While the six-week ban was in effect, White says, “people were driving in the middle of the night, making a seven-hour trip out and back in a single day because they couldn’t afford to take more time off work” to get an abortion. Now, with a complete ban in Texas and some neighbouring states, such as Louisiana and Oklahoma, sometimes the closest clinic is 600 miles away, she adds. In addition, because Texas also has a number of ‘interior border checkpoints’ — where agents surveil for undocumented immigrants — it is impossible for some people to make those trips, she says.

White notes that, compared with states where abortions are allowed, many of the states that ban abortions already had poor track records for maternal and child health before Roe was overturned, especially among people of colour and those with low incomes. She expects the disparities to worsen — although it’s not yet possible to measure the exact changes, because births resulting from unwanted post-Roe pregnancies only started to happen earlier this year.

Shared experiences

Although one year isn’t long enough to quantify some of the consequences of abortion restrictions, researchers have been interviewing health professionals to get an idea of the big picture. One such initiative, called Care Post-Roe, published its early findings in May.

Daniel Grossman, director of Advancing New Standards in Reproductive Health, a social-sciences research programme at the University of California, San Francisco, says that he and his colleagues launched the initiative because they had heard that health providers were being advised by their employers not to speak to the media. The researchers wanted to give physicians, nurses and midwives an opportunity to share their stories, albeit anonymously.

The initiative’s findings so far suggest that, in states with abortion bans, the treatment of certain pregnancy complications has been compromised. For example, when a person’s water breaks dangerously early in a pregnancy — before the fetus is able to survive on its own — the standard of care is to offer an abortion to prevent life-threatening infections. According to the providers’ reports, however, in many cases, people had to be sent home and told to return when labour started, or if they had signs of infection.

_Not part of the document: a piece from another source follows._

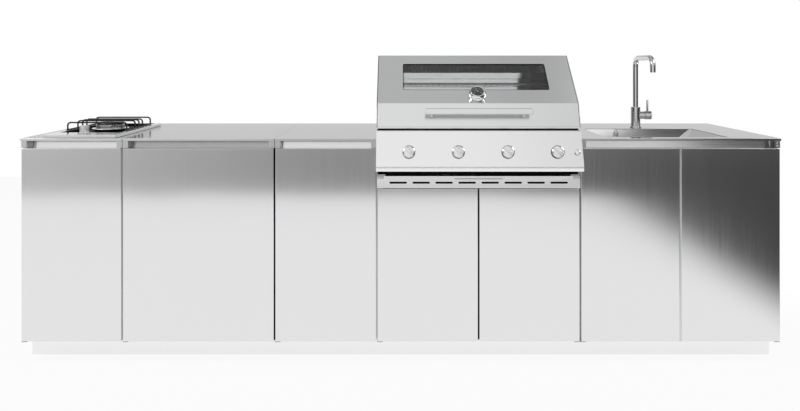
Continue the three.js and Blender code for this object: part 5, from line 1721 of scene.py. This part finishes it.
@dataclass
class SideBurner(SubAssembly):
    """The side burner: a raised plate, an enamelled tray, the burner, its cap, the trivet and the knob."""

    plate_edge: float = 0.0022
    foot_gap: float = 0.0022
    tooth_count: int = 40
    tooth_width: float = 0.0052
    crown: float = 0.0575
    wire: float = 0.00325
    wire_bend: float = 0.012
    wire_proud: float = 0.006
    arch_shares: tuple[float, ...] = (-0.652, -0.206, 0.01, 0.206, 0.676)
    flutes: int = 24
    flute_depth: float = 0.02

    def build(self) -> None:
        """Make the side burner's pieces."""
        low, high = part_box("hob_plate")

        def on_top_rim(middle: Vector) -> bool:
            """Whether a point lies on the plate's outer upper rim or its upright corners."""
            sides = (middle.x - low.x, high.x - middle.x, middle.y - low.y, high.y - middle.y)
            return min(sides) < CLEARANCE

        self.refined("hob_plate", "root", "grill_steel", self.finishes.grill, self.plate_edge, on_top_rim)
        # The hob's black tray is partly its enamel and partly painted shade in the well round the burner.
        self.refined("spill_tray", "root", "black_enamel", self.finishes.tray, 0.0007)
        self.burner()
        self.trivet()
        self.knob()

    def burner(self) -> None:
        """The burner's dish, its toothed crown and the cap."""
        low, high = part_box("hob_burner")
        cap_low, cap_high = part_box("hob_burner_cap")
        centre = (low + high) / 2
        frame = Matrix.Translation((centre.x, centre.y, 0))
        dish = (high.x - low.x) / 2
        floor = low.z + 0.036
        crown, half = self.crown, self.tooth_width / 2
        dish_top = floor + 0.0105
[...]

In one case, an individual later returned to the hospital with sepsis and had to be treated in the intensive care unit. She delivered the fetus, but required a procedure to remove the placenta. “After everything she went through, the patient was still worried that maybe something either she had done or the physician had done could put them at risk for being prosecuted,” Grossman says. “She asked him if this situation would be considered ‘life-threatening enough’, and that’s just so shocking to hear. It highlights the fear that these laws have engendered among physicians and patients.”

Researchers are only just beginning to monitor the long-term effects of being denied an abortion in the post-Roe era. Information they need, such as birth data for 2023, won’t be released until next year. The goal is to use that data, Myers says, to estimate how many people who were “trapped” in states with abortion bans gave birth as a result.

Editor’s note: Nature recognizes that transgender men and non-binary people might become pregnant and seek abortion care. We use ‘women’ in this story to reflect how participants are reported in the studies we cite.